(PROBLEM TO SOLVE)
Retype, exactly as written, every line from the one containing "const a = list.at(-1);" down to the one containing "bpy.data.objects.remove(obj)", including both, and nothing else.

----

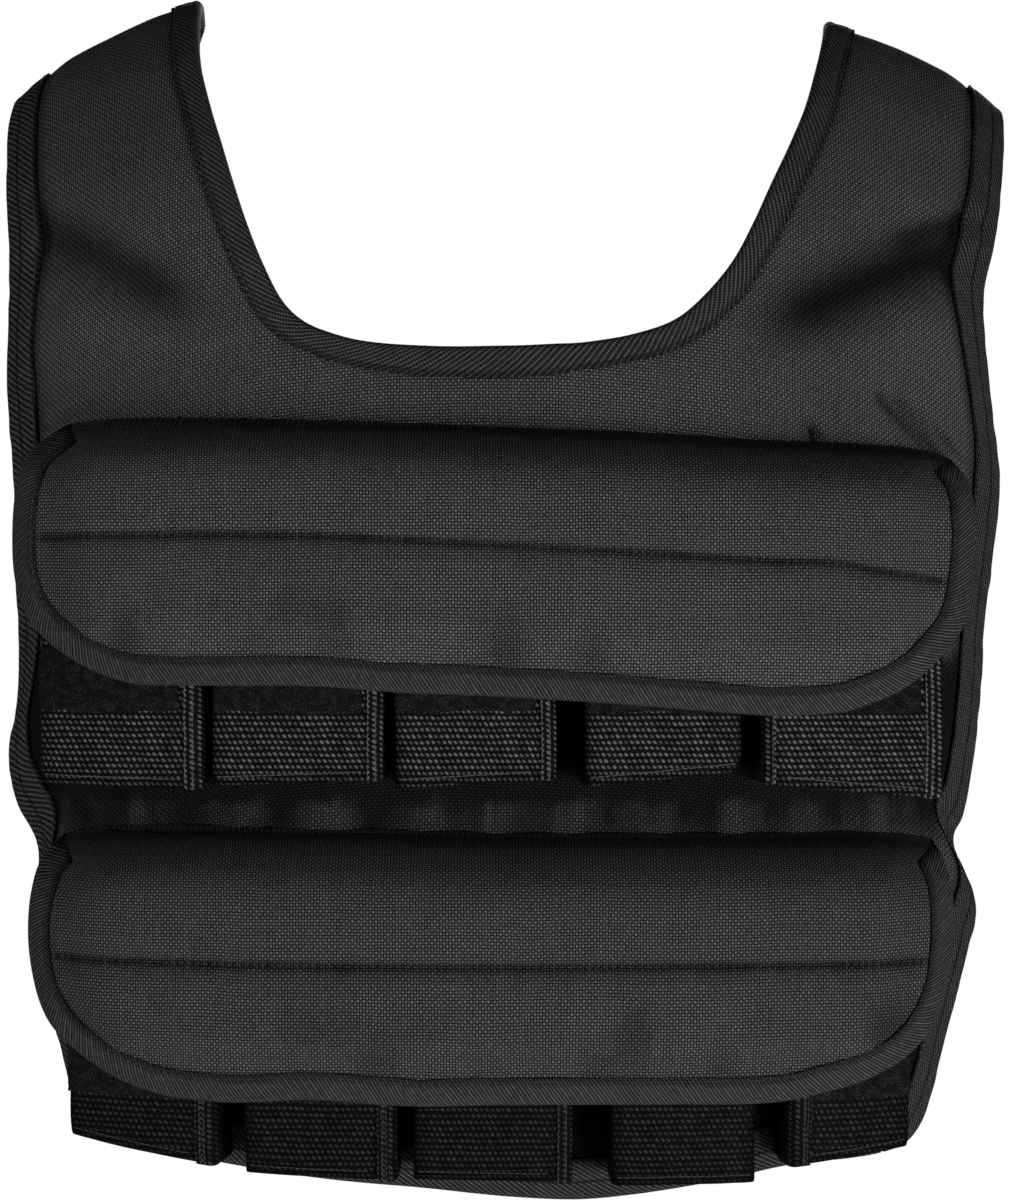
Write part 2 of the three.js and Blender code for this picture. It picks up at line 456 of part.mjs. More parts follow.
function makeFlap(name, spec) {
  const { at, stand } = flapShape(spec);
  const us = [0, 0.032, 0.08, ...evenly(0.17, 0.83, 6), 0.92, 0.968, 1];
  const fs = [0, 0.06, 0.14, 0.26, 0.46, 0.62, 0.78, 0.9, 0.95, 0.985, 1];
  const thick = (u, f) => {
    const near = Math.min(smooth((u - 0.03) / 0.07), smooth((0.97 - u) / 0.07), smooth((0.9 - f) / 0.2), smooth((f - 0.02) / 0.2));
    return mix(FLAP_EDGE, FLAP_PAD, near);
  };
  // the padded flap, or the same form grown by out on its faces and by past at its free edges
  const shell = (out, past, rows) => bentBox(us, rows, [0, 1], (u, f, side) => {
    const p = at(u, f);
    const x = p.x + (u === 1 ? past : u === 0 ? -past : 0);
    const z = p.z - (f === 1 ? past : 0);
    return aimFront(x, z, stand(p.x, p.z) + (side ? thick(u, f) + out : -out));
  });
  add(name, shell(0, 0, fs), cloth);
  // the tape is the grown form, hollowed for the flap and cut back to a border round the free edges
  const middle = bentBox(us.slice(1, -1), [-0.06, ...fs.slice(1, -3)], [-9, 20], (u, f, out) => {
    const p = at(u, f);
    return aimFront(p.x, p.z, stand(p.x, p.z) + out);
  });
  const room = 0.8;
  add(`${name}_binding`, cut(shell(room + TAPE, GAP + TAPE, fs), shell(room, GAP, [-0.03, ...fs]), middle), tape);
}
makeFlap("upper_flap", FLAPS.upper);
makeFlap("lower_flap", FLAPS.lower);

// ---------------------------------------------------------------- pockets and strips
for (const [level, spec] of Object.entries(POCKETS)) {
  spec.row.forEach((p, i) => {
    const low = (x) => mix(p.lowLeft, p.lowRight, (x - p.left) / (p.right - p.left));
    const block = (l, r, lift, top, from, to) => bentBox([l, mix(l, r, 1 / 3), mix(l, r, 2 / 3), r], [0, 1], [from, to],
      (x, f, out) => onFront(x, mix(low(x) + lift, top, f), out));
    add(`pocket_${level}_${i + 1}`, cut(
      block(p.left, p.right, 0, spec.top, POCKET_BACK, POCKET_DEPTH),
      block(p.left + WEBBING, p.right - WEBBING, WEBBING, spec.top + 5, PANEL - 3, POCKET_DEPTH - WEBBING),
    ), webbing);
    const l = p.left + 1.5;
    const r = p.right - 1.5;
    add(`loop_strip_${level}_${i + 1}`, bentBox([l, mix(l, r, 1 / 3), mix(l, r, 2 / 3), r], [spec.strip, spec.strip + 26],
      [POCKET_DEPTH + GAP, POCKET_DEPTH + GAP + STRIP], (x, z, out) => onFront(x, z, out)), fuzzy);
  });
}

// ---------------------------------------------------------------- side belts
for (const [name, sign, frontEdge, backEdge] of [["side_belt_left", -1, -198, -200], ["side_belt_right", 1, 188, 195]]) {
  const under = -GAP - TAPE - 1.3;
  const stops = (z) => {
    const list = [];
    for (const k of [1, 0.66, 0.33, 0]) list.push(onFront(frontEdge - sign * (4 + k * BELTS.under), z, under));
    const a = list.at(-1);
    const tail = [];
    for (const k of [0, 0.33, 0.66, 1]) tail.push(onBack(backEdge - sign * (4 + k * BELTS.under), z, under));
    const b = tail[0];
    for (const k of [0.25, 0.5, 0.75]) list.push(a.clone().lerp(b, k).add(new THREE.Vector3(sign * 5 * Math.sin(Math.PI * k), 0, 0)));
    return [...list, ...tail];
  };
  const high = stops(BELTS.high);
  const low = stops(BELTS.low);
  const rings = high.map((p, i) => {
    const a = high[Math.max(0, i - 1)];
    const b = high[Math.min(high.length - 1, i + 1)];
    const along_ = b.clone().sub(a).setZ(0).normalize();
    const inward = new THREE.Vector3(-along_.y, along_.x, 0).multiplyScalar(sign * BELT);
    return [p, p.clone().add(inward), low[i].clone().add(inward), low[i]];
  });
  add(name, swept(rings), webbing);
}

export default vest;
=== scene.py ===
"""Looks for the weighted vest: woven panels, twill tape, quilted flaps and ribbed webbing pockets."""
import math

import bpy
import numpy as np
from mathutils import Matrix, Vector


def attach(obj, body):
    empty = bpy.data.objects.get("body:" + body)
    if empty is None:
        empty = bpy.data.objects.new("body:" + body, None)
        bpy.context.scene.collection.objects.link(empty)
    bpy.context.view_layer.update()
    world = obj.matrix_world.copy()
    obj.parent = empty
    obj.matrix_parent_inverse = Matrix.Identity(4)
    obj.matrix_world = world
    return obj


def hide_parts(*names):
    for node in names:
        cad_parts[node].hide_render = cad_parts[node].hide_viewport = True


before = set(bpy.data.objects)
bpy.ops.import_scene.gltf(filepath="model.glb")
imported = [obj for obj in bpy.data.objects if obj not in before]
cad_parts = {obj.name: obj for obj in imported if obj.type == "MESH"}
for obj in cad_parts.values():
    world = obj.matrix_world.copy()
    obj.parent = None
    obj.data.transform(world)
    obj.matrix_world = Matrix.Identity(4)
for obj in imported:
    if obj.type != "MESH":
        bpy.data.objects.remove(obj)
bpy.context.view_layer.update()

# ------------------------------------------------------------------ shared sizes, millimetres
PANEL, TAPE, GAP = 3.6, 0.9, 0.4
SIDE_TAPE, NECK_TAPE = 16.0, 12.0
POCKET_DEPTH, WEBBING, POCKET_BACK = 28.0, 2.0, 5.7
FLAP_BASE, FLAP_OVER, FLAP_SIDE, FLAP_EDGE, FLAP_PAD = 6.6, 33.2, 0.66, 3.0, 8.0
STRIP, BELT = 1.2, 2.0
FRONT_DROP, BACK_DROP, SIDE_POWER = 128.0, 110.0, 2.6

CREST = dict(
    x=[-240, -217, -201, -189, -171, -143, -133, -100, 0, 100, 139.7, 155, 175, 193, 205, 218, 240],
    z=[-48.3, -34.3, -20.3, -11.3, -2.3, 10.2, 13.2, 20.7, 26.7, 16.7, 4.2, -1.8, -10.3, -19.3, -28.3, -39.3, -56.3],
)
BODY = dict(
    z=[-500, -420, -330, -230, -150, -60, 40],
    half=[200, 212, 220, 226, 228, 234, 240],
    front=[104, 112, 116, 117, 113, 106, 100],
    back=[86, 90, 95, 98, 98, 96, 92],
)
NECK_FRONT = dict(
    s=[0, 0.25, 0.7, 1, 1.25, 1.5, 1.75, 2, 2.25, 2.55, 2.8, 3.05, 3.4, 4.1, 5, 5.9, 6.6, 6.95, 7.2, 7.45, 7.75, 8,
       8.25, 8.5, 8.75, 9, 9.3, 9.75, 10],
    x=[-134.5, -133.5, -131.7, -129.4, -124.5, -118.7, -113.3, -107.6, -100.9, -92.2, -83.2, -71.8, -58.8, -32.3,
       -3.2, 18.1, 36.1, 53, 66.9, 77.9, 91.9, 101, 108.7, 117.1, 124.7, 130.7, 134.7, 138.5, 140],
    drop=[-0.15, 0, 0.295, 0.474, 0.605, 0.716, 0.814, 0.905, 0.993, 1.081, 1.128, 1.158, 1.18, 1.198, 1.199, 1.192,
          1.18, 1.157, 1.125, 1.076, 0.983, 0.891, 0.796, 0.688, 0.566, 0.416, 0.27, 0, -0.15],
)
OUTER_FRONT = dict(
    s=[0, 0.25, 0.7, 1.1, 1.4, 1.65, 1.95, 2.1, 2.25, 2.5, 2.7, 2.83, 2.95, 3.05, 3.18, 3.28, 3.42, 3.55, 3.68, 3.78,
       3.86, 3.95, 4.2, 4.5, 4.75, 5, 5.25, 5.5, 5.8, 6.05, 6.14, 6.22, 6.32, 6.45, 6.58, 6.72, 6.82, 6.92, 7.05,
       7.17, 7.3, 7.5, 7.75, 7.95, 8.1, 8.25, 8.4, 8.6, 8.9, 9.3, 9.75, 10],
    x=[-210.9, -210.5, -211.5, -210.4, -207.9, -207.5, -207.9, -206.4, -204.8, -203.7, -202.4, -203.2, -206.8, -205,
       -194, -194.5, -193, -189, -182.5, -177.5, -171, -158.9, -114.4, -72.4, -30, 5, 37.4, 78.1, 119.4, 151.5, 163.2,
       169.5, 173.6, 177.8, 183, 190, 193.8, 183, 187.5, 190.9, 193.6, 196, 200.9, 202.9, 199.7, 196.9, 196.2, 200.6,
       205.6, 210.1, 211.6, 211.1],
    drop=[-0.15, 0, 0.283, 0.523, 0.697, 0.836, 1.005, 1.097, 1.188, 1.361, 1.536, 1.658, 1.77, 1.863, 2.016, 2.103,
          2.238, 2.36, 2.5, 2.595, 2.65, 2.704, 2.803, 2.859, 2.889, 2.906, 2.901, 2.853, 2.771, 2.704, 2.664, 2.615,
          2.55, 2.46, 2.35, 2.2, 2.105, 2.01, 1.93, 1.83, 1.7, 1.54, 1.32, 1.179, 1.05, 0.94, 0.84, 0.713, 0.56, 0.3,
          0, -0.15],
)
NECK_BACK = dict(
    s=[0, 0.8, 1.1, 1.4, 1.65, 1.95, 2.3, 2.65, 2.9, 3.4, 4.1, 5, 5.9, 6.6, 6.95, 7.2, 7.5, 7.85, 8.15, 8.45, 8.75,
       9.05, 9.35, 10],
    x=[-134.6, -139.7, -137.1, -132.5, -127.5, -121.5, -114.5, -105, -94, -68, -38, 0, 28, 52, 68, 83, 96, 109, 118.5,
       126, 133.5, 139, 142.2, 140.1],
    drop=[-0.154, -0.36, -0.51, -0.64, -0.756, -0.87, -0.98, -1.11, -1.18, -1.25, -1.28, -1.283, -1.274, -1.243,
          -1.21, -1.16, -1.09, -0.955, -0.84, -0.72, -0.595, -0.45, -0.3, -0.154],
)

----

(RESPONSE BELOW)
    const a = list.at(-1);
    const tail = [];
    for (const k of [0, 0.33, 0.66, 1]) tail.push(onBack(backEdge - sign * (4 + k * BELTS.under), z, under));
    const b = tail[0];
    for (const k of [0.25, 0.5, 0.75]) list.push(a.clone().lerp(b, k).add(new THREE.Vector3(sign * 5 * Math.sin(Math.PI * k), 0, 0)));
    return [...list, ...tail];
  };
  const high = stops(BELTS.high);
  const low = stops(BELTS.low);
  const rings = high.map((p, i) => {
    const a = high[Math.max(0, i - 1)];
    const b = high[Math.min(high.length - 1, i + 1)];
    const along_ = b.clone().sub(a).setZ(0).normalize();
    const inward = new THREE.Vector3(-along_.y, along_.x, 0).multiplyScalar(sign * BELT);
    return [p, p.clone().add(inward), low[i].clone().add(inward), low[i]];
  });
  add(name, swept(rings), webbing);
}

export default vest;
=== scene.py ===
"""Looks for the weighted vest: woven panels, twill tape, quilted flaps and ribbed webbing pockets."""
import math

import bpy
import numpy as np
from mathutils import Matrix, Vector


def attach(obj, body):
    empty = bpy.data.objects.get("body:" + body)
    if empty is None:
        empty = bpy.data.objects.new("body:" + body, None)
        bpy.context.scene.collection.objects.link(empty)
    bpy.context.view_layer.update()
    world = obj.matrix_world.copy()
    obj.parent = empty
    obj.matrix_parent_inverse = Matrix.Identity(4)
    obj.matrix_world = world
    return obj


def hide_parts(*names):
    for node in names:
        cad_parts[node].hide_render = cad_parts[node].hide_viewport = True


before = set(bpy.data.objects)
bpy.ops.import_scene.gltf(filepath="model.glb")
imported = [obj for obj in bpy.data.objects if obj not in before]
cad_parts = {obj.name: obj for obj in imported if obj.type == "MESH"}
for obj in cad_parts.values():
    world = obj.matrix_world.copy()
    obj.parent = None
    obj.data.transform(world)
    obj.matrix_world = Matrix.Identity(4)
for obj in imported:
    if obj.type != "MESH":
        bpy.data.objects.remove(obj)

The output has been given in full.